If you want to go stock go to:


www.outboardjets.com


----------



## shallowminedid (May 29, 2012)

370 for a uhmw. "rockproof" https://www.rockproofboats.com/UHMW.html
ive smacked quite a few rocks and scratches but not a chip off


----------



## bulldog (May 29, 2012)

I did not have the best of luck with this company but they have everything. 

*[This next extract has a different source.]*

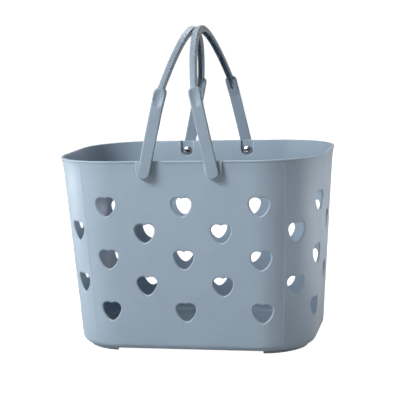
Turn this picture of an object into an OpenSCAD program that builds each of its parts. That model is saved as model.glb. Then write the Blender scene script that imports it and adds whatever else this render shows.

https://www.google.com/maps/place/i?source=mofe&ui=maps_mini&cid=17299248024989159714#bmb=1


----------



## Brian J (May 29, 2012)

Troutt's in St. James. May even have one in stock.


----------



## gotmuddy (May 30, 2012)

try fred at current river marine. I talked to him about a rockproof intake and he said they are super bulky.


----------



## Rrider (May 30, 2012)

I recently broke my jet foot in two on my 60/40 Mercury Jet. I read a ton of forums regarding replacing it with the stock foot or the rockproof one. They both were the same price and I decided to go with the rockproof foot. I have been on the river about about 10 times with the new foot and it has performed great. My speed on the GPS is the exact same and it has even taken a few hits with no problems. Good luck!


----------



## riverrunner5891 (May 30, 2012)

Thank you all for the feedback and information. Glad to hear from someone who has actually tried the rockproof jet foot option, I think that will be the route I head since it is very possible to connect with another rock on the Meramec. My biggest concern was the performance issue, and it sounds like that doesn't change anything!


----------



## susqyg3 (Jun 1, 2012)

Do some research about the installation of the rockproof. I've heard that the stock washers are small and impact can cause them to rip through the foot, causing it to fall off. Bigger washers solve the problem...


----------



## Kevin Turner (Jun 2, 2012)

Does your current rig have a whale tail? If so, the tail may not fit the Rock Proof shoe.


----------



## shallowminedid (Jun 2, 2012)

yes also add larger washers. my buddy has a rockproof on a tunnel hull with cav plates whale tail whole 9, the rockproof is only a bit bigger than stock, quite a few lbs lighter too


----------



## loosecaboose (Jun 9, 2012)

Sorry I don't know about the rock proof foot but what river were you on when it happened?


----------